Exercise instructions: Each entry below is to be extracted exactly.

Data shown:
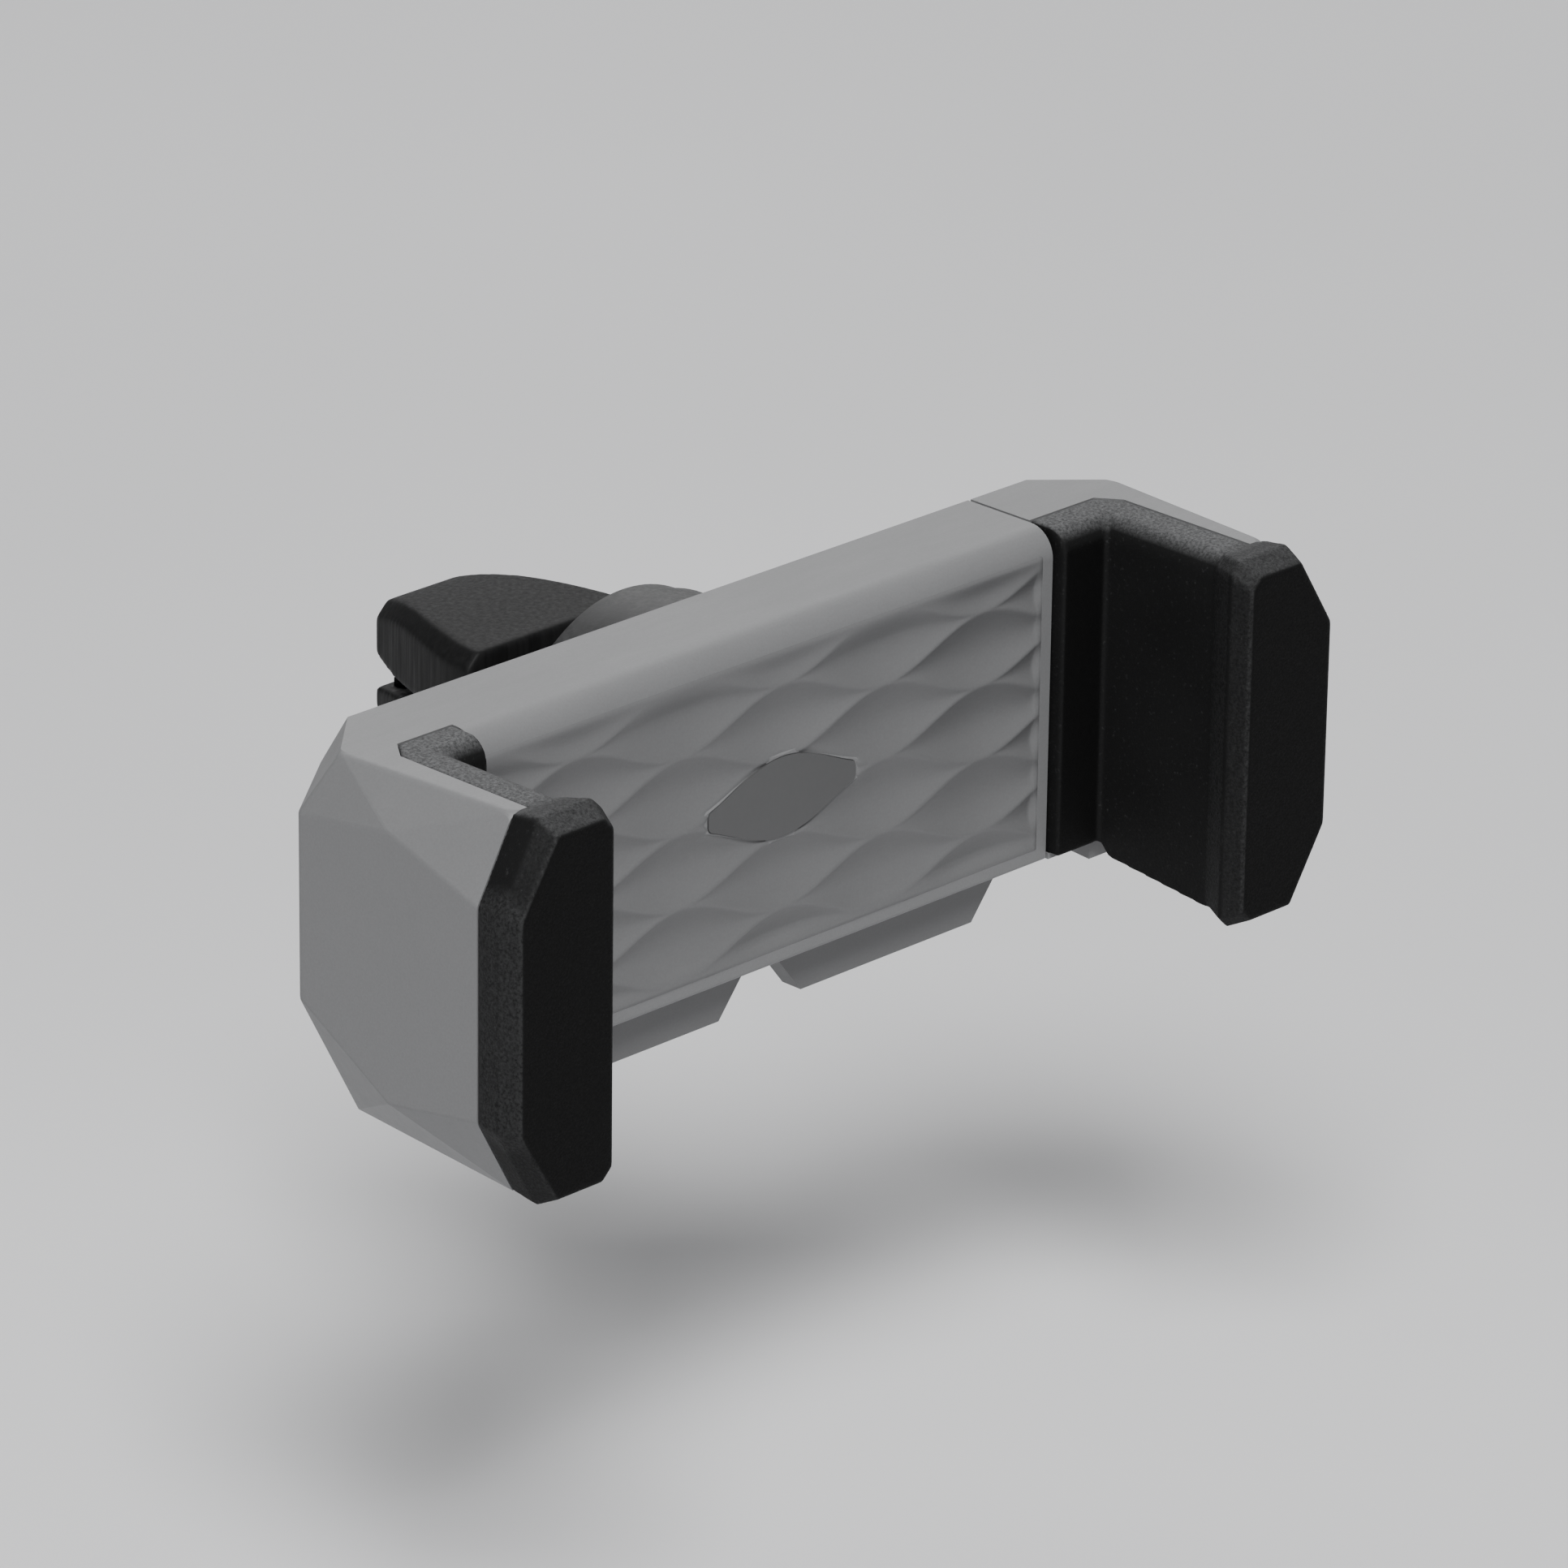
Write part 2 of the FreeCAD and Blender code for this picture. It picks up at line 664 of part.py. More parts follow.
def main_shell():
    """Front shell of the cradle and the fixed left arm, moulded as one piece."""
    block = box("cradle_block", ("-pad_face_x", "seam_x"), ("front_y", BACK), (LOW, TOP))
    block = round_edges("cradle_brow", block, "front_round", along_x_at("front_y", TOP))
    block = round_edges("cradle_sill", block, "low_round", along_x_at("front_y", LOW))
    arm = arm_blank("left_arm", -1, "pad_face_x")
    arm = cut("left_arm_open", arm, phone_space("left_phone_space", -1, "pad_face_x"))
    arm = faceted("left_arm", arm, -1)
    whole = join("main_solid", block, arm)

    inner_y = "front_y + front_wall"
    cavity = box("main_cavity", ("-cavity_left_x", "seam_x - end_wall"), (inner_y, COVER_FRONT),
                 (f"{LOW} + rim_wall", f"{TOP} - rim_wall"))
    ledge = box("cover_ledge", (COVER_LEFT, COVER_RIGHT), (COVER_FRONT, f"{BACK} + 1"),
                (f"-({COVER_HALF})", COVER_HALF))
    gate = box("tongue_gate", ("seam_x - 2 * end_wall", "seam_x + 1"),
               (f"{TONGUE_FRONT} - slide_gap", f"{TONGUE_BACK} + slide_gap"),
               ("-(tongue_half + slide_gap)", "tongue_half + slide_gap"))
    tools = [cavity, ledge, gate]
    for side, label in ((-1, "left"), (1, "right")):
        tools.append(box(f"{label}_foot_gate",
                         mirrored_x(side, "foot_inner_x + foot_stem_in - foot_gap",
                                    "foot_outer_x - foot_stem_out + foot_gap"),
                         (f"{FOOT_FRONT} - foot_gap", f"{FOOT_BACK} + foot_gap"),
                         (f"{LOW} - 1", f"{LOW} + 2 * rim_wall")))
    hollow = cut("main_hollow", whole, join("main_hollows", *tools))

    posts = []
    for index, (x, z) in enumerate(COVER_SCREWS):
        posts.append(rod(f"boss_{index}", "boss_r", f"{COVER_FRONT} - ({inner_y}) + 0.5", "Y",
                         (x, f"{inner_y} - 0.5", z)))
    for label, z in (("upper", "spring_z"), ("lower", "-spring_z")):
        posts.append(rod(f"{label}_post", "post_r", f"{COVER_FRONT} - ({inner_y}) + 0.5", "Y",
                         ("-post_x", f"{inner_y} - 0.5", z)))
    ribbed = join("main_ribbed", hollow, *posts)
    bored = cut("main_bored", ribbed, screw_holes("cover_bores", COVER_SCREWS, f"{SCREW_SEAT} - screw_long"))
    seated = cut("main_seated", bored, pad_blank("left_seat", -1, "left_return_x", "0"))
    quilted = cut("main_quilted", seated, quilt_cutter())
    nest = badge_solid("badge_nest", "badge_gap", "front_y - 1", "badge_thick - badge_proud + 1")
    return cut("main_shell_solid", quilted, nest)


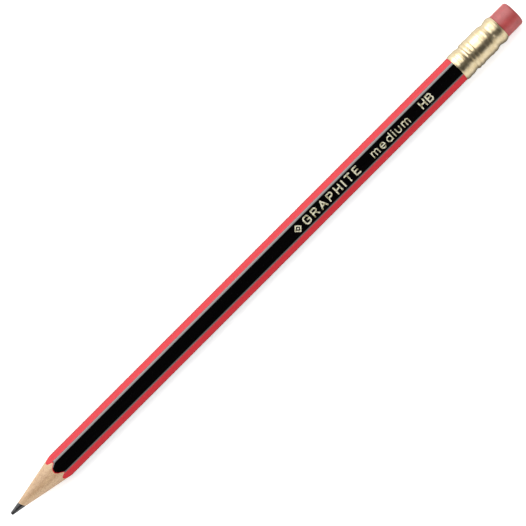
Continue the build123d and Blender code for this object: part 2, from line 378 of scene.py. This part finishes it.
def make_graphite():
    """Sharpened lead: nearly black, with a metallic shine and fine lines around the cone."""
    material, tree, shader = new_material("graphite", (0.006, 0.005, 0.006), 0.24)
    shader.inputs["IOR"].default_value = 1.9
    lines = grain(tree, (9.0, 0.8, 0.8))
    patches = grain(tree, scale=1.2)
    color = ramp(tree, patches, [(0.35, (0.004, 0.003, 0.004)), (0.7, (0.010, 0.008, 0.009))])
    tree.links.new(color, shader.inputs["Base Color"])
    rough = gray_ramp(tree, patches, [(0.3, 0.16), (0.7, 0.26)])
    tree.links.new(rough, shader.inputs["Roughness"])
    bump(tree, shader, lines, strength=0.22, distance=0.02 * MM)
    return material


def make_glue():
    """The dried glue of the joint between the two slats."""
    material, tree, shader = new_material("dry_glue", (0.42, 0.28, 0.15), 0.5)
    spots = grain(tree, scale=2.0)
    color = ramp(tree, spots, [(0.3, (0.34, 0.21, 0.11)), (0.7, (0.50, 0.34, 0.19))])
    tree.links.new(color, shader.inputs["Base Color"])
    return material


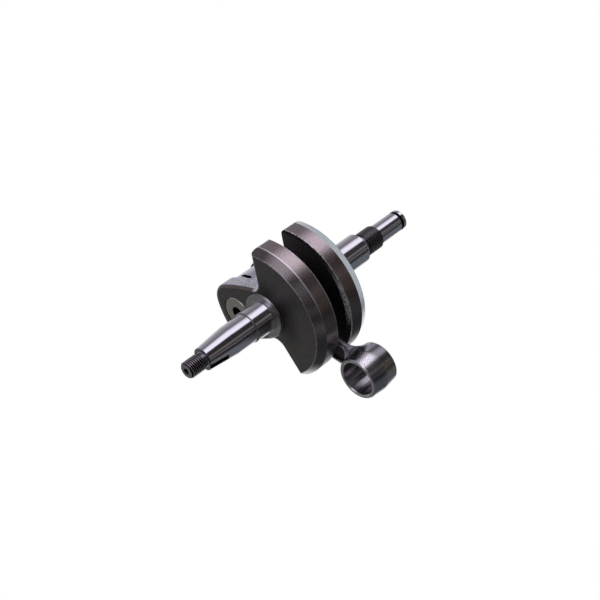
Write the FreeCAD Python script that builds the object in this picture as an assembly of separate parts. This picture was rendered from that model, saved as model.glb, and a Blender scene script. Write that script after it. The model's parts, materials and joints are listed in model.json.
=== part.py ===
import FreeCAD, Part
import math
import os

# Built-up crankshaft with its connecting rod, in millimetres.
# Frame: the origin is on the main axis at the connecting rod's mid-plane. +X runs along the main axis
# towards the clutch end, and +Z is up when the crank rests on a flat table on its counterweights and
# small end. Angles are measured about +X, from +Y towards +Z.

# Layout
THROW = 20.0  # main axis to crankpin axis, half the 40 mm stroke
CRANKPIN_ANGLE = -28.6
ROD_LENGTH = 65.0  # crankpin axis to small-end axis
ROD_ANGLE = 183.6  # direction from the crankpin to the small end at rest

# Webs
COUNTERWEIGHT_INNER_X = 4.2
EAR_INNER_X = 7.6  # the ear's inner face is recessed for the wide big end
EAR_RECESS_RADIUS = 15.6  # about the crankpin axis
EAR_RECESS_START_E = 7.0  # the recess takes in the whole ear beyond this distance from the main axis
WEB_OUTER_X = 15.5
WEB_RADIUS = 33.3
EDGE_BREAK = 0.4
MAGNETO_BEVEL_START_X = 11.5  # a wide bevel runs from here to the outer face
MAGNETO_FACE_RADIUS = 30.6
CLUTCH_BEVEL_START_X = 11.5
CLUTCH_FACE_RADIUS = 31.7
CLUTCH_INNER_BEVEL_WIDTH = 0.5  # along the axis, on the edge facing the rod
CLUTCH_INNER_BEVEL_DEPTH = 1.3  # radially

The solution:
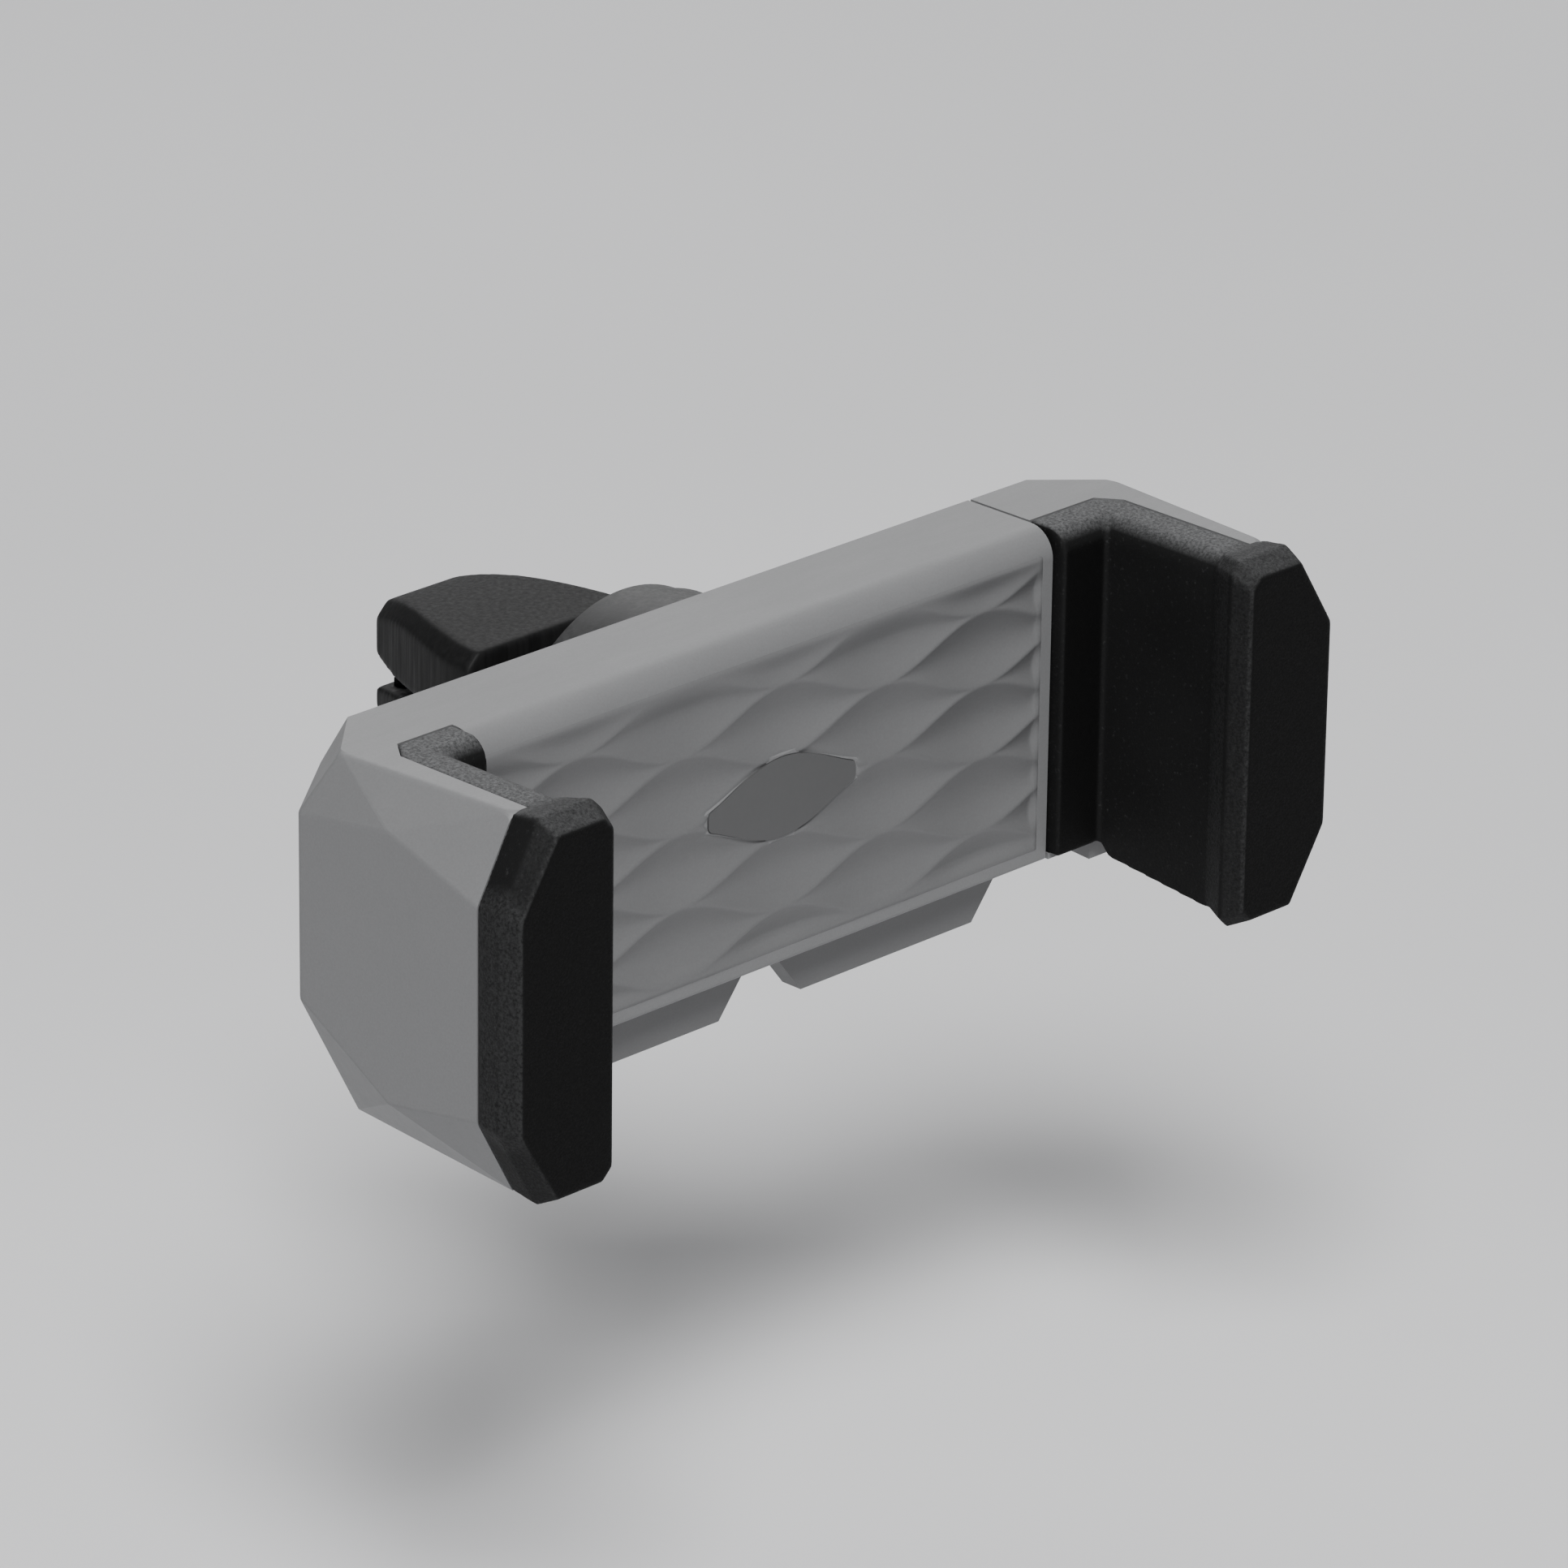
Write part 2 of the FreeCAD and Blender code for this picture. It picks up at line 664 of part.py. More parts follow.
def main_shell():
    """Front shell of the cradle and the fixed left arm, moulded as one piece."""
    block = box("cradle_block", ("-pad_face_x", "seam_x"), ("front_y", BACK), (LOW, TOP))
    block = round_edges("cradle_brow", block, "front_round", along_x_at("front_y", TOP))
    block = round_edges("cradle_sill", block, "low_round", along_x_at("front_y", LOW))
    arm = arm_blank("left_arm", -1, "pad_face_x")
    arm = cut("left_arm_open", arm, phone_space("left_phone_space", -1, "pad_face_x"))
    arm = faceted("left_arm", arm, -1)
    whole = join("main_solid", block, arm)

    inner_y = "front_y + front_wall"
    cavity = box("main_cavity", ("-cavity_left_x", "seam_x - end_wall"), (inner_y, COVER_FRONT),
                 (f"{LOW} + rim_wall", f"{TOP} - rim_wall"))
    ledge = box("cover_ledge", (COVER_LEFT, COVER_RIGHT), (COVER_FRONT, f"{BACK} + 1"),
                (f"-({COVER_HALF})", COVER_HALF))
    gate = box("tongue_gate", ("seam_x - 2 * end_wall", "seam_x + 1"),
               (f"{TONGUE_FRONT} - slide_gap", f"{TONGUE_BACK} + slide_gap"),
               ("-(tongue_half + slide_gap)", "tongue_half + slide_gap"))
    tools = [cavity, ledge, gate]
    for side, label in ((-1, "left"), (1, "right")):
        tools.append(box(f"{label}_foot_gate",
                         mirrored_x(side, "foot_inner_x + foot_stem_in - foot_gap",
                                    "foot_outer_x - foot_stem_out + foot_gap"),
                         (f"{FOOT_FRONT} - foot_gap", f"{FOOT_BACK} + foot_gap"),
                         (f"{LOW} - 1", f"{LOW} + 2 * rim_wall")))
    hollow = cut("main_hollow", whole, join("main_hollows", *tools))

    posts = []
    for index, (x, z) in enumerate(COVER_SCREWS):
        posts.append(rod(f"boss_{index}", "boss_r", f"{COVER_FRONT} - ({inner_y}) + 0.5", "Y",
                         (x, f"{inner_y} - 0.5", z)))
    for label, z in (("upper", "spring_z"), ("lower", "-spring_z")):
        posts.append(rod(f"{label}_post", "post_r", f"{COVER_FRONT} - ({inner_y}) + 0.5", "Y",
                         ("-post_x", f"{inner_y} - 0.5", z)))
    ribbed = join("main_ribbed", hollow, *posts)
    bored = cut("main_bored", ribbed, screw_holes("cover_bores", COVER_SCREWS, f"{SCREW_SEAT} - screw_long"))
    seated = cut("main_seated", bored, pad_blank("left_seat", -1, "left_return_x", "0"))
    quilted = cut("main_quilted", seated, quilt_cutter())
    nest = badge_solid("badge_nest", "badge_gap", "front_y - 1", "badge_thick - badge_proud + 1")
    return cut("main_shell_solid", quilted, nest)


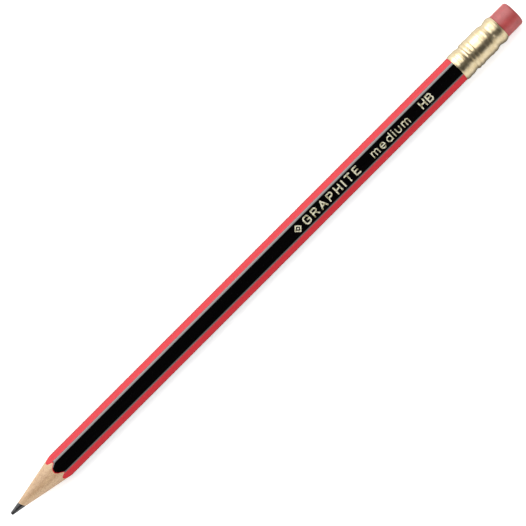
Continue the build123d and Blender code for this object: part 2, from line 378 of scene.py. This part finishes it.
def make_graphite():
    """Sharpened lead: nearly black, with a metallic shine and fine lines around the cone."""
    material, tree, shader = new_material("graphite", (0.006, 0.005, 0.006), 0.24)
    shader.inputs["IOR"].default_value = 1.9
    lines = grain(tree, (9.0, 0.8, 0.8))
    patches = grain(tree, scale=1.2)
    color = ramp(tree, patches, [(0.35, (0.004, 0.003, 0.004)), (0.7, (0.010, 0.008, 0.009))])
    tree.links.new(color, shader.inputs["Base Color"])
    rough = gray_ramp(tree, patches, [(0.3, 0.16), (0.7, 0.26)])
    tree.links.new(rough, shader.inputs["Roughness"])
    bump(tree, shader, lines, strength=0.22, distance=0.02 * MM)
    return material


def make_glue():
    """The dried glue of the joint between the two slats."""
    material, tree, shader = new_material("dry_glue", (0.42, 0.28, 0.15), 0.5)
    spots = grain(tree, scale=2.0)
    color = ramp(tree, spots, [(0.3, (0.34, 0.21, 0.11)), (0.7, (0.50, 0.34, 0.19))])
    tree.links.new(color, shader.inputs["Base Color"])
    return material


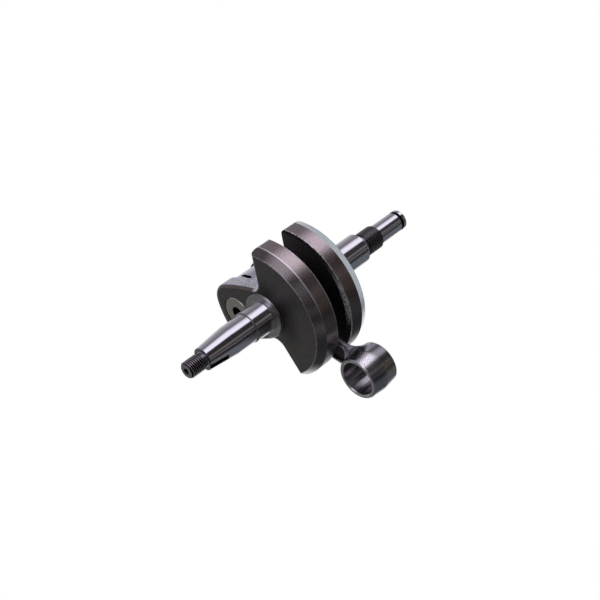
Write the FreeCAD Python script that builds the object in this picture as an assembly of separate parts. This picture was rendered from that model, saved as model.glb, and a Blender scene script. Write that script after it. The model's parts, materials and joints are listed in model.json.
=== part.py ===
import FreeCAD, Part
import math
import os

# Built-up crankshaft with its connecting rod, in millimetres.
# Frame: the origin is on the main axis at the connecting rod's mid-plane. +X runs along the main axis
# towards the clutch end, and +Z is up when the crank rests on a flat table on its counterweights and
# small end. Angles are measured about +X, from +Y towards +Z.

# Layout
THROW = 20.0  # main axis to crankpin axis, half the 40 mm stroke
CRANKPIN_ANGLE = -28.6
ROD_LENGTH = 65.0  # crankpin axis to small-end axis
ROD_ANGLE = 183.6  # direction from the crankpin to the small end at rest

# Webs
COUNTERWEIGHT_INNER_X = 4.2
EAR_INNER_X = 7.6  # the ear's inner face is recessed for the wide big end
EAR_RECESS_RADIUS = 15.6  # about the crankpin axis
EAR_RECESS_START_E = 7.0  # the recess takes in the whole ear beyond this distance from the main axis
WEB_OUTER_X = 15.5
WEB_RADIUS = 33.3
EDGE_BREAK = 0.4
MAGNETO_BEVEL_START_X = 11.5  # a wide bevel runs from here to the outer face
MAGNETO_FACE_RADIUS = 30.6
CLUTCH_BEVEL_START_X = 11.5
CLUTCH_FACE_RADIUS = 31.7
CLUTCH_INNER_BEVEL_WIDTH = 0.5  # along the axis, on the edge facing the rod
CLUTCH_INNER_BEVEL_DEPTH = 1.3  # radially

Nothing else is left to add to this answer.